On October 16th the IMF held a conference called “Can Central Banks Fight Climate Change?“. During the conference, panelists discussed how central banks can adjust their regulatory and monetary policy frameworks to deal with the uncertainties associated with climate change and ensure an orderly transition to a green economy. Panelists included (central) bankers, IMF and UN officials, moderated by Gillian Tett, US Managing Editor for the Financial Times.

Since 2017, 46 central banks and regulators have joined the Network for Greening the Financial System (NGFS), launched by Mark Carney, Bank of England governor. Up until recently, the entity has retained a low profile, mainly because the FED, US central bank has remained on the sidelines. However, last month the New York state financial regulator joined forces with the NGFS. As its numbers increase, the NGFS is debating about what to do next.

There are currently two areas of agreement. One is that central banks will increasingly need to factor in climate change into their models and forecasts. For instance, weather shocks are already a source of volatility, which central banks generally try to reduce. Secondly, regulators are determined to help the private sector prepare for climate change and the shocks associated with it. For instance, rising sea levels could affect mortgages in coastal areas. Or indirectly, climate change could also create so-called “stranded” or worthless assets. That would be bad for companies’ balance sheets. Large institutional investors and banks would need to be stress-tested for that.

There are also important questions that need agreement on. Such as, should central banks try and change financial flows into green vs brown assets? Should central banks use their balance sheets to buy green and refuse brown assets? What about reporting climate change risks for financial institutions?

Why is this important?

In general

Climate change is becoming increasingly important for financial markets and the economy. Risks of weather shocks are increasing, which can affect the prices of financial assets greatly. Not only that, it can significantly disrupt the economy, as data suggests weather shocks are increasing in frequency, and impact.

central banking

Sea levels rising would affect important coastal areas, and impact the global economy and markets significantly. Central bank action on climate change might help incentivize companies to invest in green vs brown assets more.

For investors

Ok, so why should investors care about central banks trying to fight climate change? First, roughly 60% of the money that central banks pumped into the global economy since the financial crisis went into more carbon-intensive industries such as manufacturing. If central banks were to change the way they perform open market operations such as QE (Quantitive Easing), it would have a great effect on different industries.
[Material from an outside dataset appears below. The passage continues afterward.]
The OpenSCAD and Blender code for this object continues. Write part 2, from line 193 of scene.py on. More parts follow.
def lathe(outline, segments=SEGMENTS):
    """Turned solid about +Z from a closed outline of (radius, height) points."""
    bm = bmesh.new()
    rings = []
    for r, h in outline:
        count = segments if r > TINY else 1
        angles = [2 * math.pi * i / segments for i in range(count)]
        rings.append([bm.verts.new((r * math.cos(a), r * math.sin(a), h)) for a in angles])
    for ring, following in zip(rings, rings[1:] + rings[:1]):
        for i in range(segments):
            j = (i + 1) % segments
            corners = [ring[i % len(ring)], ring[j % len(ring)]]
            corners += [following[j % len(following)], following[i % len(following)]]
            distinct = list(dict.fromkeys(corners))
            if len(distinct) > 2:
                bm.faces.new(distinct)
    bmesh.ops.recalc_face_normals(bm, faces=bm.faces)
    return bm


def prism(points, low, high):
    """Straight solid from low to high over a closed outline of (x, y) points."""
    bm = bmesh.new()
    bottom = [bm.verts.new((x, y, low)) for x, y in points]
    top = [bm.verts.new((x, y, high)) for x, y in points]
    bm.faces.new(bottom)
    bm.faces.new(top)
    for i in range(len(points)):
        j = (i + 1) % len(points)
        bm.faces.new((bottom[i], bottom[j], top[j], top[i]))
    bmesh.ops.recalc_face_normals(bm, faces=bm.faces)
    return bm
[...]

Different assets would perform better than others, different equities, corporate debt. This would incentivize alternative energy assets and we could likely lead to a boom in the prices of such financial assets, at the same time reducing the value of fossil-fuel-based assets. Countries, companies, commodities, and many markets would be affected as a result.

Moreover, this could introduce an additional mandate for central banks. Not only would they pledge to fight inflation, unemployment, and volatility, but also fight climate change. This could make predicting central bank behavior even more difficult, if not lead to more undesirable volatility in the financial markets, trying the predict and anticipate the next move.
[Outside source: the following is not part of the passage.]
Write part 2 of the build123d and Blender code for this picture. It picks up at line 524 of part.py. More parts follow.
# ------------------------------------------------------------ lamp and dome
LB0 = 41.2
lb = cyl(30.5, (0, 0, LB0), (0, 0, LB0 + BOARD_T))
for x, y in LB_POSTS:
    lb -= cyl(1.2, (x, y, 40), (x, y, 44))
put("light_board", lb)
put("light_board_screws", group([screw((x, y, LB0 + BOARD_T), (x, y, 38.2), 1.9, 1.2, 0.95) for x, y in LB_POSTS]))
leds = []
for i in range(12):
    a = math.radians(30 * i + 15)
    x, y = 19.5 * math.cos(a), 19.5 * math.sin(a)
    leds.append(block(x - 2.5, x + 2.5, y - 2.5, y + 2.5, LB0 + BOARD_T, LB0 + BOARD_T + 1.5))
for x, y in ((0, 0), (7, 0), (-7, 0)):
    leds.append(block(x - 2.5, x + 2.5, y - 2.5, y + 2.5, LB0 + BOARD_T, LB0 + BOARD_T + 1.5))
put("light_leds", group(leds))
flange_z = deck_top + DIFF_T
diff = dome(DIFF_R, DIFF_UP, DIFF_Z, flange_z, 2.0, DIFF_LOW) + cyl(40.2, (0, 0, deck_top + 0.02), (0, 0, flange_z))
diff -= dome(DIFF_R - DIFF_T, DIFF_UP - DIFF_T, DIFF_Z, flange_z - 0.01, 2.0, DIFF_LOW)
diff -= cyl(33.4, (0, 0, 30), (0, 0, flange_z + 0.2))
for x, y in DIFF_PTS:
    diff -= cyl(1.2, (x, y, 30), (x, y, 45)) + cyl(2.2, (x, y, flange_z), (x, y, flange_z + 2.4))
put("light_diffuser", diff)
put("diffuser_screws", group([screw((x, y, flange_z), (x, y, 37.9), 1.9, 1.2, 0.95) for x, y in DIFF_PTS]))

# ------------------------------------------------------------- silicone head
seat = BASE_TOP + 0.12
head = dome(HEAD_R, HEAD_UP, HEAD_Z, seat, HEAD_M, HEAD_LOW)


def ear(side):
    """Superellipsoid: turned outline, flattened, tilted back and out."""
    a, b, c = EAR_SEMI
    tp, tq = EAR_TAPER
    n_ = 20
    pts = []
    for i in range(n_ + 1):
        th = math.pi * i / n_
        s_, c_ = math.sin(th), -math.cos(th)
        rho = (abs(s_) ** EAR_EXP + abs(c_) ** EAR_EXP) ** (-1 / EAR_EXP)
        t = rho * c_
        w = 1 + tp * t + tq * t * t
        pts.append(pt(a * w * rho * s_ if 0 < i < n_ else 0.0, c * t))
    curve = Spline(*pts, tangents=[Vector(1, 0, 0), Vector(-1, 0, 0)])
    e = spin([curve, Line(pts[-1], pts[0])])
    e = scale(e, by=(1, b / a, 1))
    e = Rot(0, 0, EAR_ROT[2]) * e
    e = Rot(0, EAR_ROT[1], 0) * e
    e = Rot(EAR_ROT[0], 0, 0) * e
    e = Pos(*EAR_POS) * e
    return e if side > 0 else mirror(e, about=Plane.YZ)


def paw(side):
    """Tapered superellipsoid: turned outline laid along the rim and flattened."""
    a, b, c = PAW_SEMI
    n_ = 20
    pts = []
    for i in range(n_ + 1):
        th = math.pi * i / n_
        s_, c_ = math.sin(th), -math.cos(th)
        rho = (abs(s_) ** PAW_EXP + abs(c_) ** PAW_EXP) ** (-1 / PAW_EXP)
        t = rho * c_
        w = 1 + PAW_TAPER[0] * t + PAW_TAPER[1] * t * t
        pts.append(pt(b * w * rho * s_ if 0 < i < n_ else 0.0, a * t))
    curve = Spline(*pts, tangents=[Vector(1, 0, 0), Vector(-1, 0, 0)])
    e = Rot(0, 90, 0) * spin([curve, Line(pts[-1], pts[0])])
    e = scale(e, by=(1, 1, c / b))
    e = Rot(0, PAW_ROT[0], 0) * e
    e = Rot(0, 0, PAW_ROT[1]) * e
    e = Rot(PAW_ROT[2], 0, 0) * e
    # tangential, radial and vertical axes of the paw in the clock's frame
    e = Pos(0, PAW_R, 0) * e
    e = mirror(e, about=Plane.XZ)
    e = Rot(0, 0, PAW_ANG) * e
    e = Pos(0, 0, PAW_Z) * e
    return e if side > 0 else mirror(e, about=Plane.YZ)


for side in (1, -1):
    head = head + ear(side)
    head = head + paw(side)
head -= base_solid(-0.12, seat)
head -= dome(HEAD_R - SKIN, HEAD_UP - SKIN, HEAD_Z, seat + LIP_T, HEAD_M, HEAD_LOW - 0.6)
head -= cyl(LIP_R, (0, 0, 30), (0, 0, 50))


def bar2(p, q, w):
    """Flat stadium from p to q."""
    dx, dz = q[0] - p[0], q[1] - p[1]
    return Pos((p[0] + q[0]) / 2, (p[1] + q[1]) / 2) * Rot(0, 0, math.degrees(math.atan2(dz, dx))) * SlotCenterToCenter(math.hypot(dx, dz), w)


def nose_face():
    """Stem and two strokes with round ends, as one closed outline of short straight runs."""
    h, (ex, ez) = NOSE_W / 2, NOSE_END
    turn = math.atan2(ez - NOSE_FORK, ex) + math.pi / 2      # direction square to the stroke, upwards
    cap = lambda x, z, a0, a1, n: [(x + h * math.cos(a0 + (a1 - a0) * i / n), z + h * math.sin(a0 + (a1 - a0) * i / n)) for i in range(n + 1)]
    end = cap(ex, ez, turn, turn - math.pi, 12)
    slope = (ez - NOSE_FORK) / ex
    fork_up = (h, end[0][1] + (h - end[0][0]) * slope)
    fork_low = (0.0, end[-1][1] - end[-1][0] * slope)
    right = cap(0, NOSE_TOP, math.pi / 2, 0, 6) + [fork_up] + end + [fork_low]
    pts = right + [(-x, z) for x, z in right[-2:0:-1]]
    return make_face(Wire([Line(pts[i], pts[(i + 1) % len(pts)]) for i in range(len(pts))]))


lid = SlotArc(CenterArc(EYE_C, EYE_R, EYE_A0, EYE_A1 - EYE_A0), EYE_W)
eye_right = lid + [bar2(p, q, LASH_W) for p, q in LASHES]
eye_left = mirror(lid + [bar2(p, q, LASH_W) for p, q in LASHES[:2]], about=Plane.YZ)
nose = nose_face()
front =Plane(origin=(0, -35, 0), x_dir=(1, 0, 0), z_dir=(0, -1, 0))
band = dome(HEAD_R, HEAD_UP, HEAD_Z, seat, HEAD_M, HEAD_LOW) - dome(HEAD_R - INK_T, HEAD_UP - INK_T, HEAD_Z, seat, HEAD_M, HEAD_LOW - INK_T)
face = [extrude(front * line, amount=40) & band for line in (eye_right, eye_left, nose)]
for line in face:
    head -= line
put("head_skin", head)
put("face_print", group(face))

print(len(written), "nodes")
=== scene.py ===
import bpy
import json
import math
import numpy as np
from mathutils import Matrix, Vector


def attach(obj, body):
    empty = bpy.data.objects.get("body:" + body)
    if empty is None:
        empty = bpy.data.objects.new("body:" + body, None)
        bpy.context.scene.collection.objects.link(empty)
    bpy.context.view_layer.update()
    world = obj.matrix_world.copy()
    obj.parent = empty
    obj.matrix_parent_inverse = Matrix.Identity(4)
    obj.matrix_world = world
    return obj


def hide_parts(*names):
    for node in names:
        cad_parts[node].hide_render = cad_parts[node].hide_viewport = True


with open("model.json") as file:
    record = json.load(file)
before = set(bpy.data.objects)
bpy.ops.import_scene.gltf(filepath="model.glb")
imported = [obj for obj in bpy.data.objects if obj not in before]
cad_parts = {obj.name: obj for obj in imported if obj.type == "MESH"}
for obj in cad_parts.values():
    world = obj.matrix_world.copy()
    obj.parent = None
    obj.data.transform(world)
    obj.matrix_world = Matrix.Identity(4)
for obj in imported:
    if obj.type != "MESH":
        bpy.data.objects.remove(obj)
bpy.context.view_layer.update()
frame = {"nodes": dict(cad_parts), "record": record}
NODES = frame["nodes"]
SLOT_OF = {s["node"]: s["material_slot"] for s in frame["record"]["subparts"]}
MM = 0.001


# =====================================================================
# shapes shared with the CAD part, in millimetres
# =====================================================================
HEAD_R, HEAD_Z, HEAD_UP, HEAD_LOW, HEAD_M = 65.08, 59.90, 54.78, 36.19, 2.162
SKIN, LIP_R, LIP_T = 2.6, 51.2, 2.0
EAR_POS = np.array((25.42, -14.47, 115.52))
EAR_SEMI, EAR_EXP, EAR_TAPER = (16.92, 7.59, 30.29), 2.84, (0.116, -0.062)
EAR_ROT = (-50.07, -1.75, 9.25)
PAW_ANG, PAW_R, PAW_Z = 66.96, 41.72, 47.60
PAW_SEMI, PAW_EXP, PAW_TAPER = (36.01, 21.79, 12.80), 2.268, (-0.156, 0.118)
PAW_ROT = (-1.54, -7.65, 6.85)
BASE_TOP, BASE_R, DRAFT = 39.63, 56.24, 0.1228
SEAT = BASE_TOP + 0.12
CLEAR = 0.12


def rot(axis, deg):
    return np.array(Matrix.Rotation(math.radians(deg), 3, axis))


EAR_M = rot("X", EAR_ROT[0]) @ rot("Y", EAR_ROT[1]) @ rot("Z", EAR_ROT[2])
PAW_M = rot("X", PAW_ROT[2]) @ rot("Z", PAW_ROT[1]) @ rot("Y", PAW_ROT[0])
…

That said, however, much more data and agreement on a higher level are needed for such a paradigm shift to take place. This is not something that could affect the markets significantly immediately. However, it is definitely something to keep an eye out for in the long run.

For traders

There are not many takeaways for day traders in this story, however, a particularly profitable trade to keep in mind is to simply trade a spread between green and brown assets, such as fossil fuels vs alternative energy sources based assets. However, that again will most likely only pan out in the longer term.